How often to calibrate a pressure transducer
The calibration frequency of a pressure transducer depends on several factors, like:
- Local, national, or environmental regulations
- The reason for calibration (quality, safety, or standard maintenance)
- Process and ambient conditions
- A pressure transducer installed inside a closed environment with stable conditions can be calibrated every 4 - 6 years. However, if installed outside, it should be calibrated every 1 - 4 years, depending on ambient conditions.
- Reduce the calibration interval to half if the pressure transducer has a remote diaphragm seal. This is due to the increased mechanical stress from process or ambient temperature fluctuations and potential physical damage to the diaphragm/membrane.

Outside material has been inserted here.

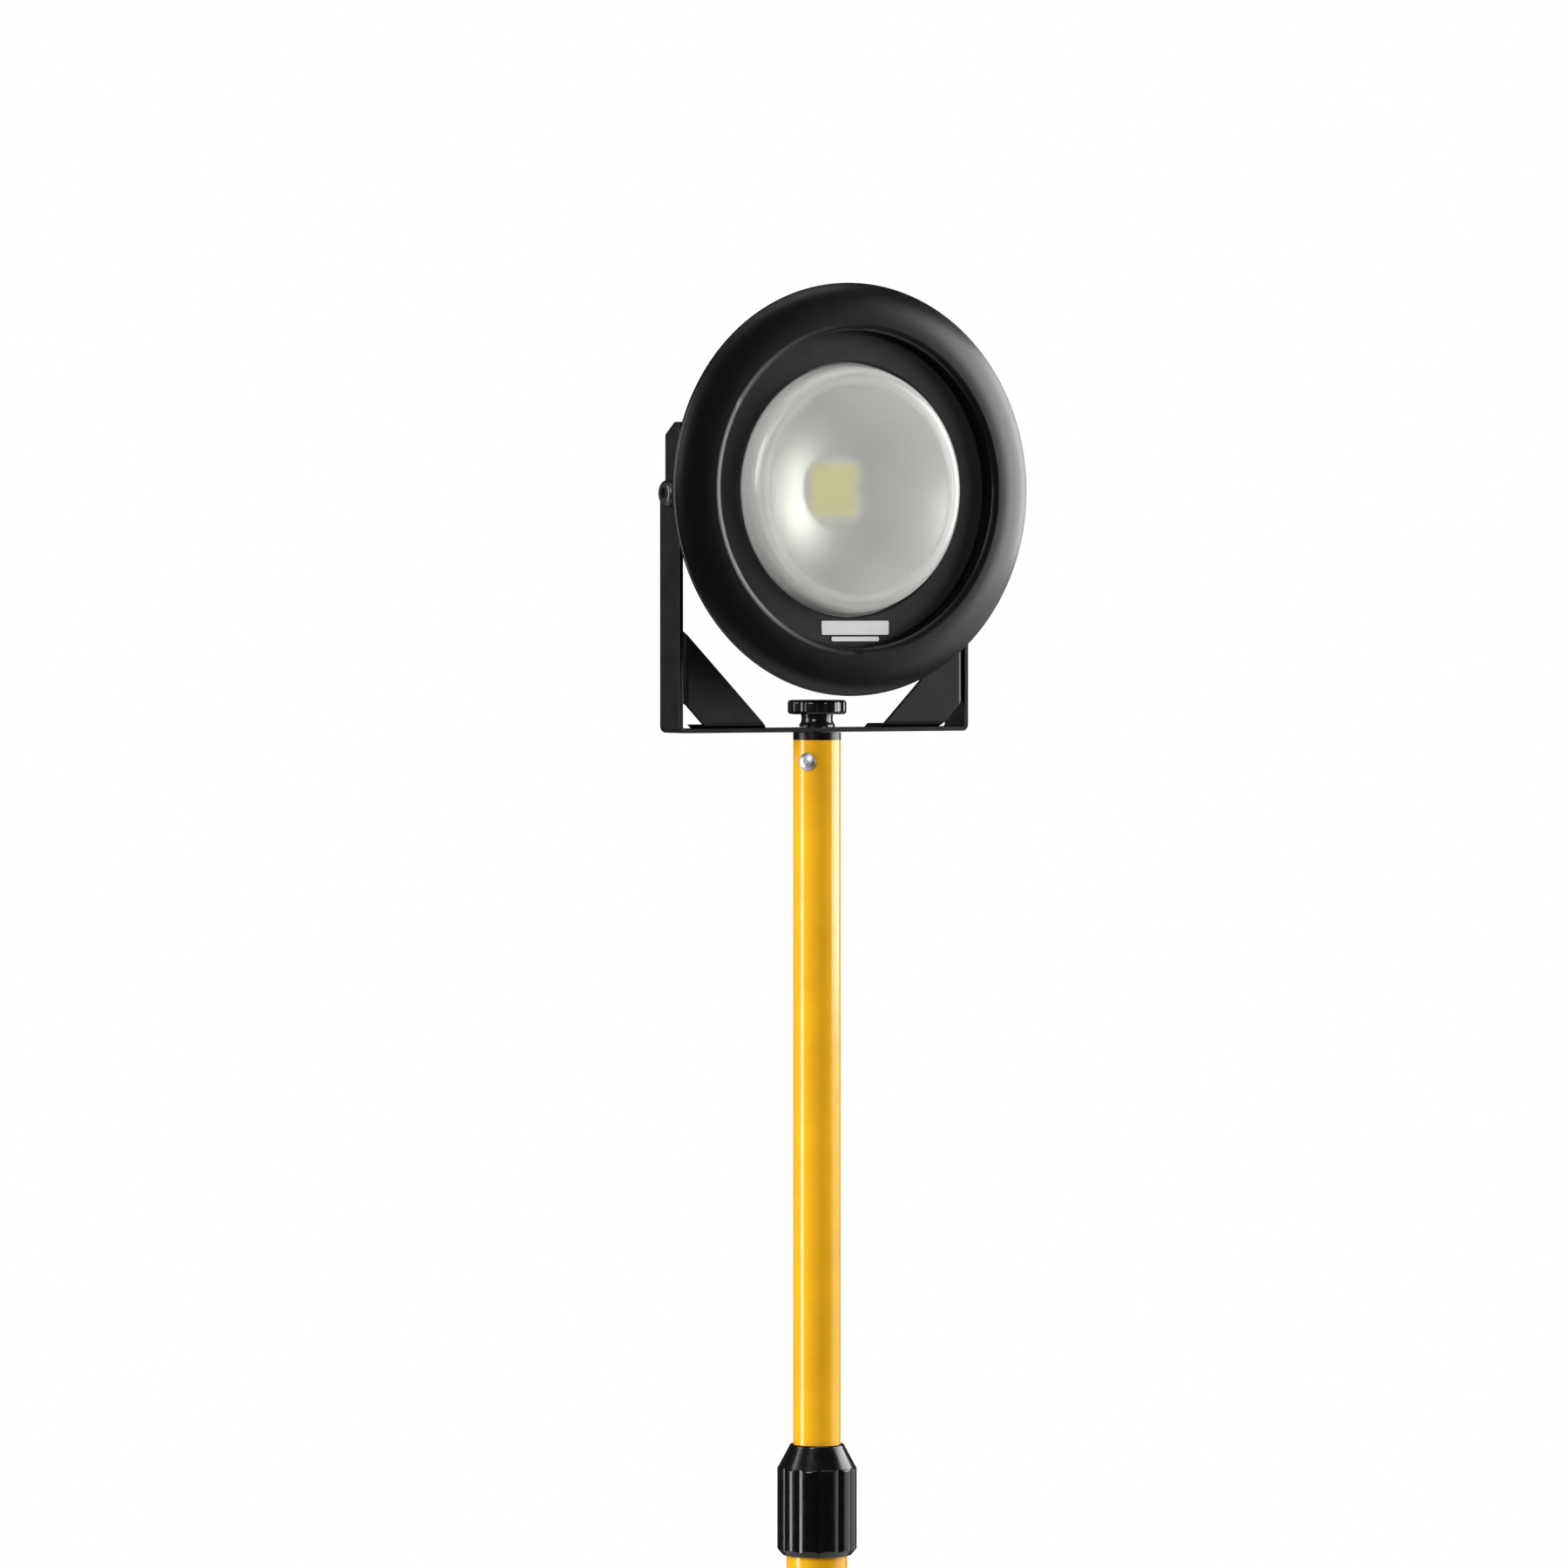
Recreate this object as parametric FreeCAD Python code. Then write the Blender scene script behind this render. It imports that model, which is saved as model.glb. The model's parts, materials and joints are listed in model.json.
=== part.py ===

Transducer calibration standards and certifications
Calibration standards for pressure transducer calibration are set values used to compare the device's measurements during calibration. Bodies like ISO or NIST define these standards. Pressure transducer calibration should be performed by a laboratory accredited to ISO/IEC 17025, ensuring qualified personnel accurately perform the calibration.
Certification is the formal recognition that a calibration laboratory has met the requirements and is competent to perform calibration tasks. Key certifications include:
- ISO 9001: Establishes criteria for a quality management system, ensuring consistent performance and service.
- ISO/IEC 17025: Specifies the general requirements for the competence of testing and calibration laboratories.
- NIST Traceable Certification: Assures pressure transducer calibration as it confirms that the measurements are accurate per the National Institute of Standards and Technology standards.
How do you calibrate a pressure transducer?
Apply known pressures using a reference standard, record transducer readings, compare the input and output values, and adjust the transducer's output if it deviates from the expected values.
Why must the pressure transducer be calibrated?
Calibration ensures accurate pressure measurements by correcting any deviations in transducer output, maintaining reliability and precision in various applications.